By Joshua Kennon, About.com Guide to Beginner's Investing since 2001

The Power of Private Investment Reserves

Tuesday August 19, 2008
One of the tricks we've used at my company to build our net worth so quickly is to establish what we call "private reserves". As a private business, we have a lot of flexibility in terms of our structure and in all cases, the investment decisions are entirely at my discretion. Here's how it works:

Despite nearly all of our assets being actively managed by me at headquarters, we have a private reserve portfolio that consists of several carefully selected stocks. Each month, our general bank and brokerage accounts are electronically tapped to directly fund the purchase of additional shares of these businesses based upon the proven long-term success of disciplined dollar-cost averaging plans. We have the plan administrator reinvest all dividends, and keep costs as low as possible. We think of these drafts not as money we are saving but bills that have to be paid - sort of a corporate equivalent of pay yourself first. In no time, these accounts have grown in value far more rapidly than any of us could have anticipated.

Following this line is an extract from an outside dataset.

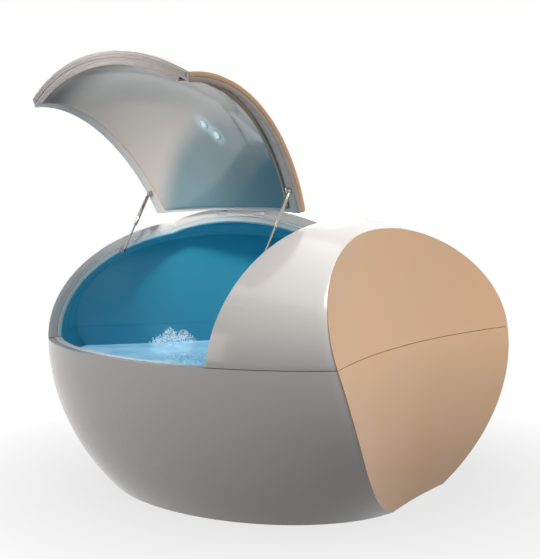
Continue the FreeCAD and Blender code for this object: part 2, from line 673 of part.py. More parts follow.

In fact, while some of our active funds have experienced much greater volatility (that's fine - I've managed to beat the markets substantially over time thanks to a deep value investing approach so we aren't concerned with fluctuations in price but rather "permanent" capital impairment - something we define as an investment going bankrupt or falling to a price that is not likely to reach our cost within a three to five year time period due to some change in the underlying business or our calculation of intrinsic value), the private investment reserves have continued to compound nicely, plowing forward as these boring, and stable, businesses throw off cash to owners.

There's no hassle, the work is all automated, and the plan would be great for the average family trying to build up investments but who aren't sure exactly what to do. Unlike traditional brokerage accounts, we pay only $1 or $2 per monthly automated investment, making the costs as a percentage of our capital commitments a virtual rounding error. It may sound counterintuitive, but the very fact that these shares are purchased on a regular basis, and the reports show up in the mail the old fashioned way, it's much easier to think of them as a real business than it is if they are just parked in a brokerage account as electronic blips on a computer screen that can be bought or sold in a few fractions of a second. You might want to consider the feasibility of such a plan for your own family.